*Challenge*. Print out the material that follows word for word.

*Data for processing*.
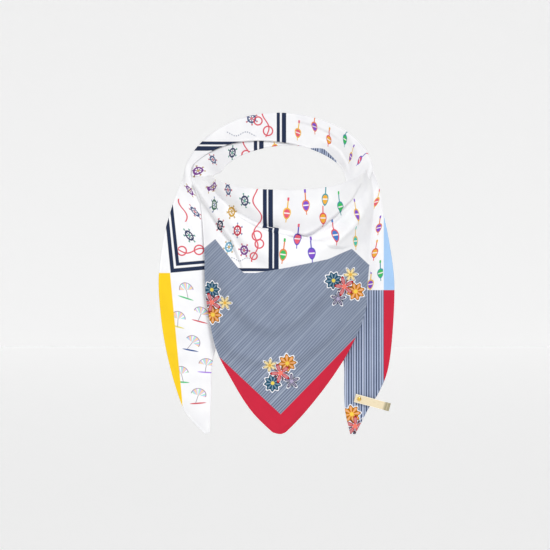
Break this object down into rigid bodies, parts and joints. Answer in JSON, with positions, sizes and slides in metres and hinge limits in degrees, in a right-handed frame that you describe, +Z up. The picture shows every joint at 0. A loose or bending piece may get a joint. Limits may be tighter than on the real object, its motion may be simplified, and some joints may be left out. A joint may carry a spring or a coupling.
{
  "type": "square neck scarf worn folded to a point",
  "caption": "Square printed neck scarf folded on its diagonal: a pointed front drape, two ends crossed at the nape and hanging in front, and a ribbon label.",
  "frame": {"origin": "centre of the neck opening, where the neck passes through", "axes": "+Z up along the hanging cloth, +Y towards the nape, +X towards the right as seen from the front"},
  "size_m": [0.2414, 0.1924, 0.3192],
  "materials": {
    "printed_cloth": "fine printed twill, soft, with a rolled hem",
    "label_ribbon": "gold satin ribbon",
    "stud_metal": "polished gold-coloured metal"
  },
  "bodies": {
    "root": {"cowl": "printed_cloth", "bib": "printed_cloth", "right_band": "printed_cloth", "left_tail": "printed_cloth", "left_band": "printed_cloth", "right_tail": "printed_cloth", "label": "label_ribbon", "label_stud": "stud_metal"}
  },
  "joints": []
}
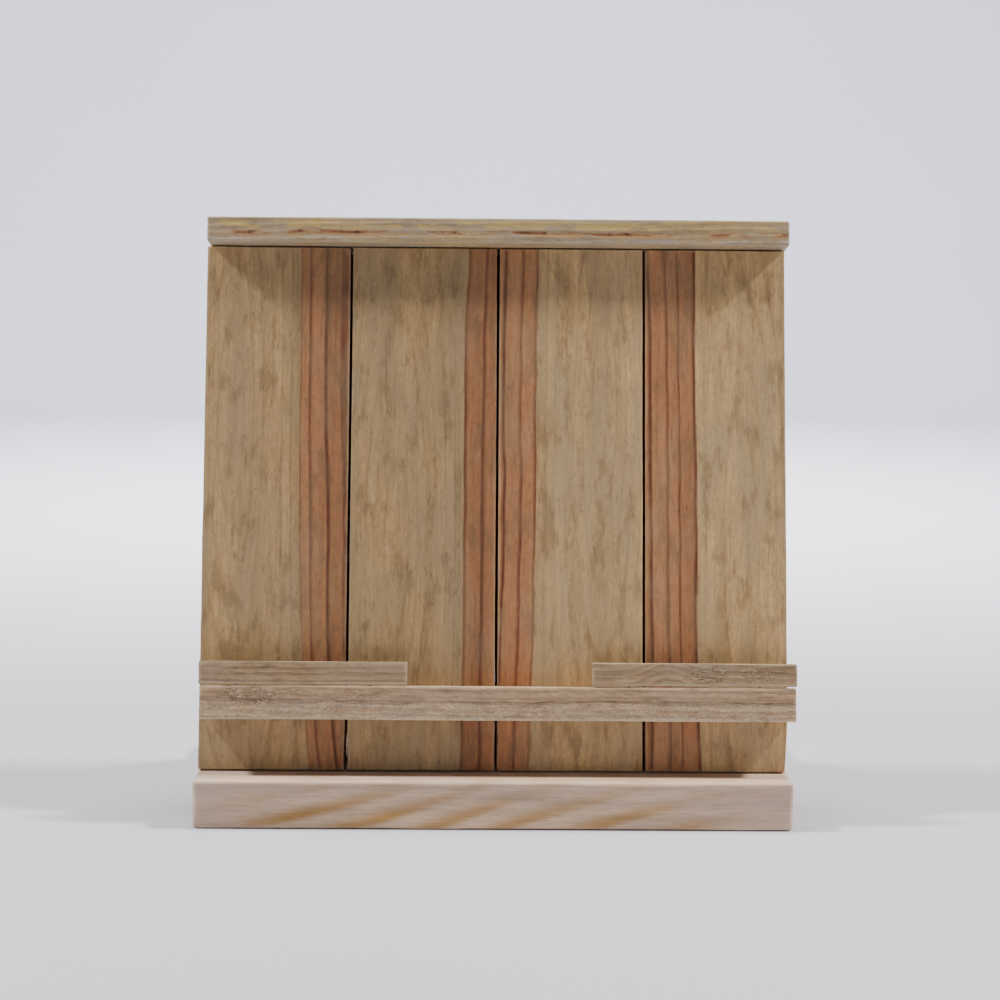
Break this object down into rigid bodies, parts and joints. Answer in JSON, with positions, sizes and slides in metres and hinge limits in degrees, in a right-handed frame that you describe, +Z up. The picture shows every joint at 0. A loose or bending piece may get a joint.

*Exercise answer*.
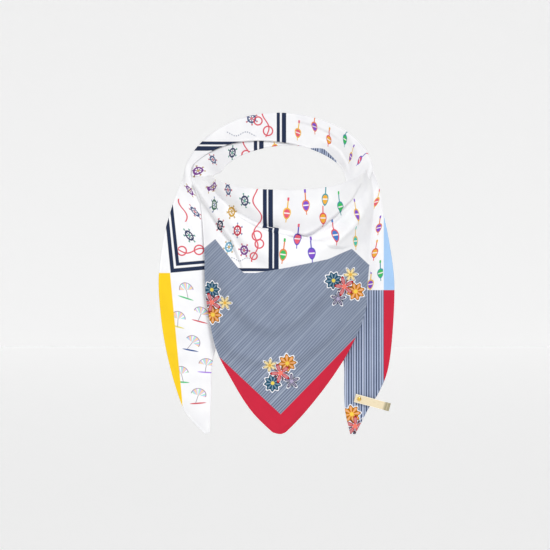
Break this object down into rigid bodies, parts and joints. Answer in JSON, with positions, sizes and slides in metres and hinge limits in degrees, in a right-handed frame that you describe, +Z up. The picture shows every joint at 0. A loose or bending piece may get a joint. Limits may be tighter than on the real object, its motion may be simplified, and some joints may be left out. A joint may carry a spring or a coupling.
{
  "type": "square neck scarf worn folded to a point",
  "caption": "Square printed neck scarf folded on its diagonal: a pointed front drape, two ends crossed at the nape and hanging in front, and a ribbon label.",
  "frame": {"origin": "centre of the neck opening, where the neck passes through", "axes": "+Z up along the hanging cloth, +Y towards the nape, +X towards the right as seen from the front"},
  "size_m": [0.2414, 0.1924, 0.3192],
  "materials": {
    "printed_cloth": "fine printed twill, soft, with a rolled hem",
    "label_ribbon": "gold satin ribbon",
    "stud_metal": "polished gold-coloured metal"
  },
  "bodies": {
    "root": {"cowl": "printed_cloth", "bib": "printed_cloth", "right_band": "printed_cloth", "left_tail": "printed_cloth", "left_band": "printed_cloth", "right_tail": "printed_cloth", "label": "label_ribbon", "label_stud": "stud_metal"}
  },
  "joints": []
}
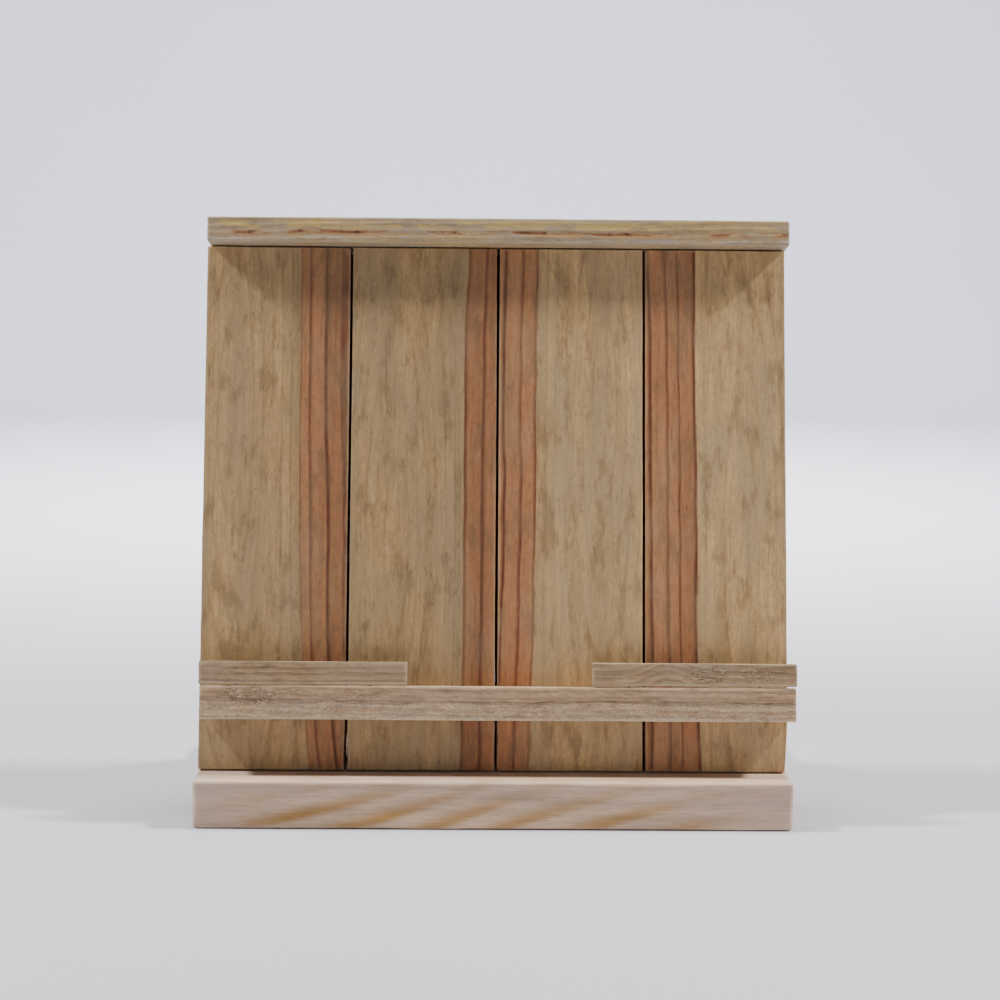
Break this object down into rigid bodies, parts and joints. Answer in JSON, with positions, sizes and slides in metres and hinge limits in degrees, in a right-handed frame that you describe, +Z up. The picture shows every joint at 0. A loose or bending piece may get a joint.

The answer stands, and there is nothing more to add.